In San Francisco Streat worked with Diego Rivera, the renowned Mexican painter, on his Pan-American Unity mural and began to receive serious recognition. Rivera said that her work was “one of the most interesting manifestations in this country at the present. It is extremely evolved and sophisticated enough to reconquer the grace and purity of African and American art.” While working at the famed Pickle Factory art studio in 1941 Streat completed her most famous painting, Rabbit Man. The next year Rabbit Man was acquired by New York’s Museum of Modern Art (MoMA) and Streat became the first African American artist to be exhibited in MoMA’s “New Acquisitions” show.
In 1943 Streat moved to Chicago where she exhibited paintings and studied at the Art Institute creating her most controversial painting, Death of a Black Sailor. The painting, done in mural style, depicted the death of a black sailor who risked his life in the war to defend democratic rights he was denied at home and earned Streat death threats from members of the Ku Klux Klan (KKK). Inspired by the thought of Beatrice Cannady, who believed that education was the key to attaining civil rights, and spurred on by the threats from the KKK, Streat initiated a visual education program called “The Negro in History.” As part of that program she painted portraits of Paul Robeson, Marian Anderson and Harriet Tubman among others.
In 1945 Streat returned to Portland and although she traveled extensively she always returned home to Portland where she exhibited paintings and performed dance. In Portland Streat painted another celebrated painting, Shed a Tear for My Daughter, and began the next stage of her career as an expressive dancer. Before coming home to Portland she had spent time in Queen Charlotte’s Island where she studied dance and painting with the Haida people. She incorporated the bold colors and strong graphic design of Haida art into her own work and studied their traditional dance. In August 1945, at a home in Northeast Portland, Streat presented a dance performance in front of one of her paintings. Streat danced an expressive dance influenced by Haida performance and the principles of abstract art, with narration provided by her sister’s poem “The Negro Speaks of Faith.”

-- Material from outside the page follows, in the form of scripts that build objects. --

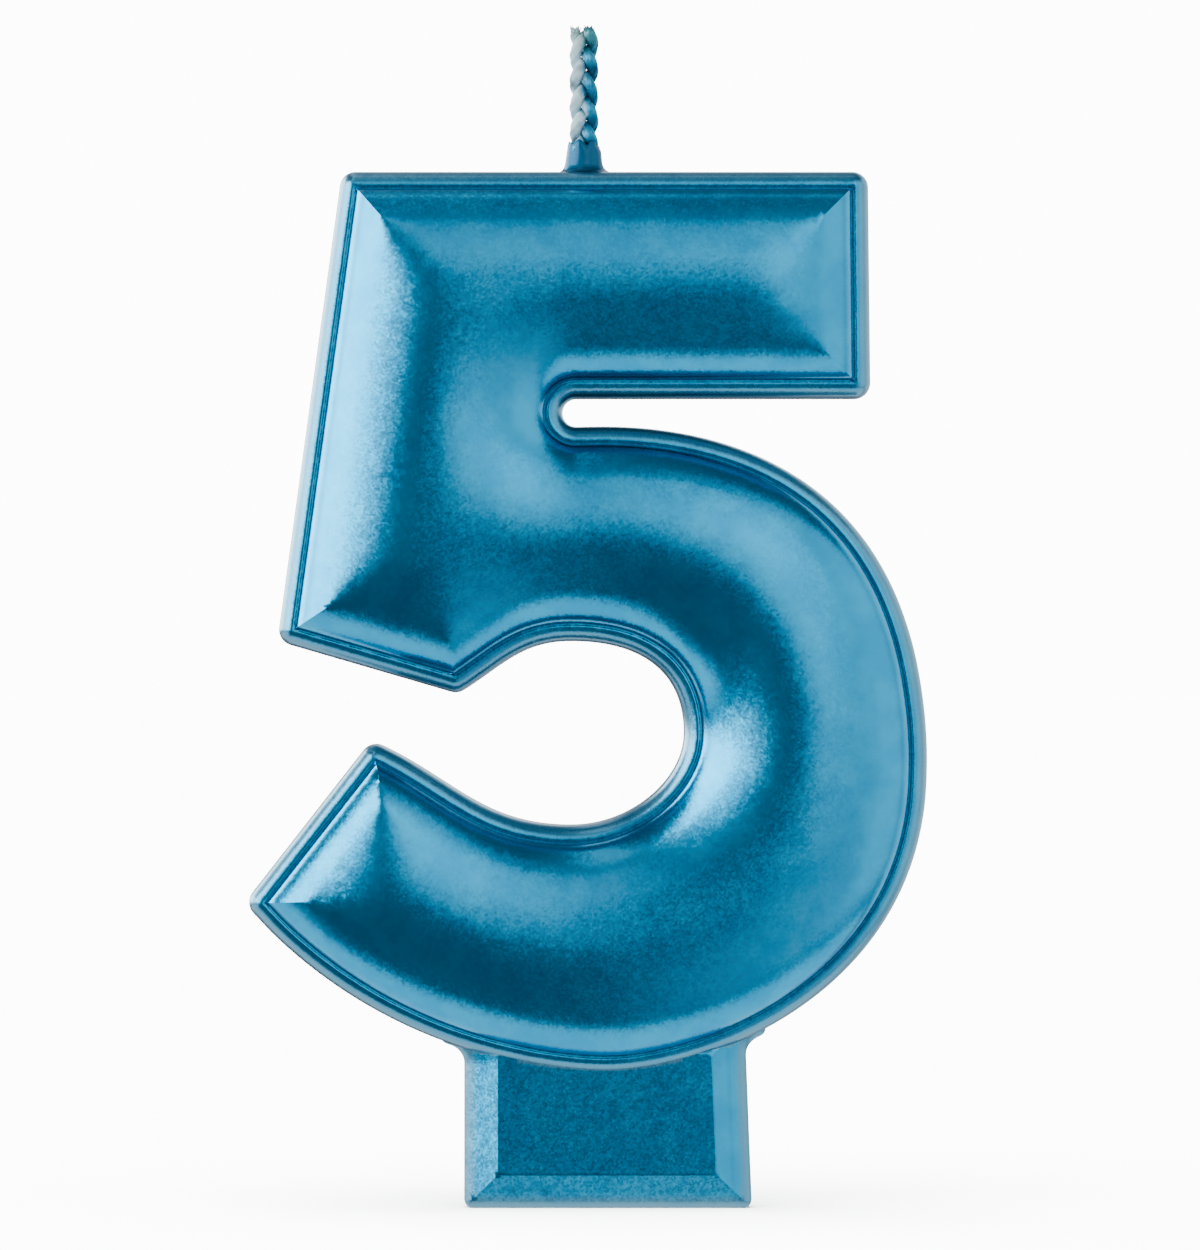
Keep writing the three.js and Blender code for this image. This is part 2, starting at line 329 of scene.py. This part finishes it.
# Stem: a flat tongue with bevelled sides, which widens into the bowl and runs on up inside the numeral.
stem_left = -11.35
stem_right = 11.6
stem_lean = 0.5
shoulder_left = (-13.2, 13.2, -0.65)  # x and z of its tip, and how far it slopes down to the side
shoulder_right = (12.7, 13.9, -0.85)
stem_hidden_top = 15.1
stem_fillet = 1.5
stem_corner = 0.7
stem_edge_height = 1.25
stem_lip = 0.4  # rounding of its edge
stem_lip_rise = 0.15
stem_bevel = 2.75
stem_face = 2.5
stem_lattice = 1.2
stem_softening = 99.0  # deeper than the stem goes, so its bevels stay crisp


def rounded_outline(corners, radius, fillet, step):
    """Points and inward normals round a polygon, with its outer corners rounded by radius and its
    inner ones by fillet."""
    corners = np.array(corners)
    ahead = unit(np.roll(corners, -1, axis=0) - corners)
    behind = np.roll(ahead, 1, axis=0)
    across = behind[:, 0] * ahead[:, 1] - behind[:, 1] * ahead[:, 0]
    turn = np.arctan2(across, (behind * ahead).sum(axis=1))
    bend = np.where(turn > 0, radius, -fillet)
    cut = bend * np.tan(turn / 2)
    points, normals = [], []
    for i, corner in enumerate(corners):
        inward = np.array([-behind[i, 1], behind[i, 0]])
        start = corner - behind[i] * cut[i]
        centre = start + inward * bend[i]
        for angle in turn[i] * np.linspace(0, 1, math.ceil(abs(turn[i]) / sample_turn) + 1):
            turned = np.array([[math.cos(angle), -math.sin(angle)], [math.sin(angle), math.cos(angle)]])
            points.append(centre + turned @ (start - centre))
            normals.append(turned @ inward)
        following = (i + 1) % len(corners)
        straight = np.linalg.norm(corners[following] - corner) - cut[i] - cut[following]
        for along in np.linspace(0, straight, max(2, math.ceil(straight / step)))[1:-1]:
            points.append(corner + ahead[i] * (cut[i] + along))
            normals.append(np.array([-ahead[i, 1], ahead[i, 0]]))
    return np.array(points), np.array(normals)


stem_corners = [
    (stem_left, 0),
    (stem_right, 0),
    (stem_right - stem_lean, shoulder_right[1] + shoulder_right[2]),
    shoulder_right[:2],
    (shoulder_right[0], stem_hidden_top),
    (shoulder_left[0], stem_hidden_top),
    shoulder_left[:2],
    (stem_left, shoulder_left[1] + shoulder_left[2]),
]
stem_wall = weld_line + [(0.03, stem_edge_height)]


def stem_height(inset):
    lip = stem_lip_rise * np.sin(np.clip(inset / stem_lip, 0, 1) * math.pi / 2)
    slope = np.clip(inset / stem_bevel, 0, 1)
    return stem_edge_height + lip + (stem_face - stem_edge_height - stem_lip_rise) * slope


stem_rings = np.array([0.1, 0.22, 0.38, 0.56, 0.8, 1.0, 1.1, 1.2, 1.45, 1.75, 2.1, 2.45, 2.65, 2.75,
                       2.85, 3.1])

numeral_outline = smooth_outline(rim_outline("wax_front"))
front = relief_half("front_half", numeral_outline, corner_radius, numeral_wall, numeral_rings,
                    numeral_height, numeral_lattice, numeral_softening)
stem_outline = rounded_outline(stem_corners, stem_corner, stem_fillet, sample_step)
stem = relief_half("stem", stem_outline, stem_corner, stem_wall, stem_rings,
                   stem_height, stem_lattice, stem_softening)


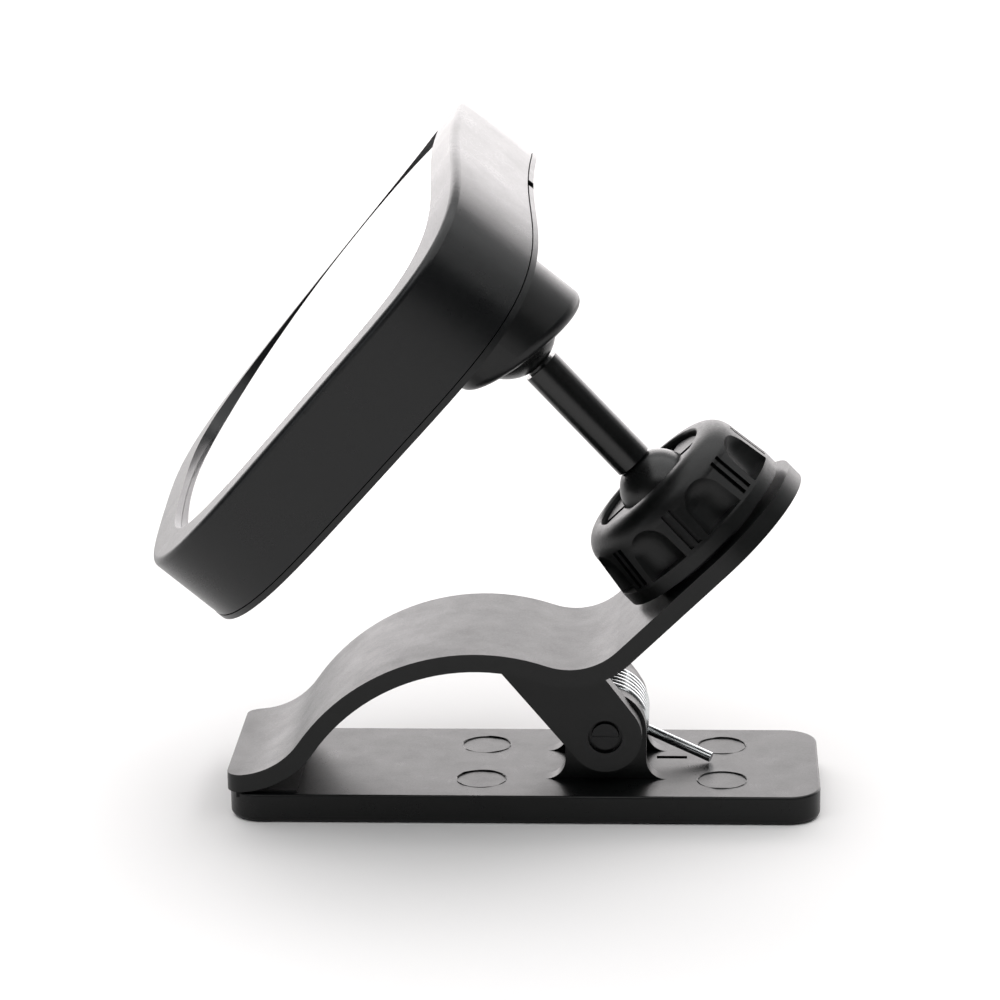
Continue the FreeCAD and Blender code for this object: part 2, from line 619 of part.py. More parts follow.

Thelma Streat’s dance performances were very popular and she made dance and music a focus of her work for the rest of her life. In 1948 she married Edgar Kline, a playwright and producer who had been her manager for three years, and expanded her career internationally. She and her second husband traveled the world exhibiting her paintings and performing dance, before settling in Honolulu in 1950, where she founded Children’s City, an education center that taught art as well as tolerance through the appreciation of cultural diversity. “If I can any small way nourish the minds of island children, if I can enlarge their horizons, then the purpose of my work is fulfilled,” Streat said, “The principal aim of Children’s City is to eliminate those prejudices which are the outgrowth of misinformation concerning peoples of different ethnic, economic, and cultural backgrounds….”
Thelma Johnson Streat broke many barriers and received many honors in her life. She was the first African-American woman to have a painting exhibited at MoMA and by 1947 she was one of only four African-American abstract painters to have had solo exhibitions in New York. In 1949 she became the first American woman to have her own television program in Paris and in 1950 she performed a dance recital at Buckingham Palace for the King and Queen of England. She was also a frequent visitor in the home of Eleanor Roosevelt. In 1958 Streat began making plans for a second Children’s City that she planned to open in Saltspring Island, British Columbia. She never got to open the second school, because she died suddenly in Los Angeles, where she had begun to study anthropology at UCLA, in 1959. Streat’s importance has only increased since her death. She continues to have exhibits of her work and in 2010 she was awarded a posthumous doctorate from the Pacific Northwest College of Art. Her painting Black Virgin is in the collection of Reed College.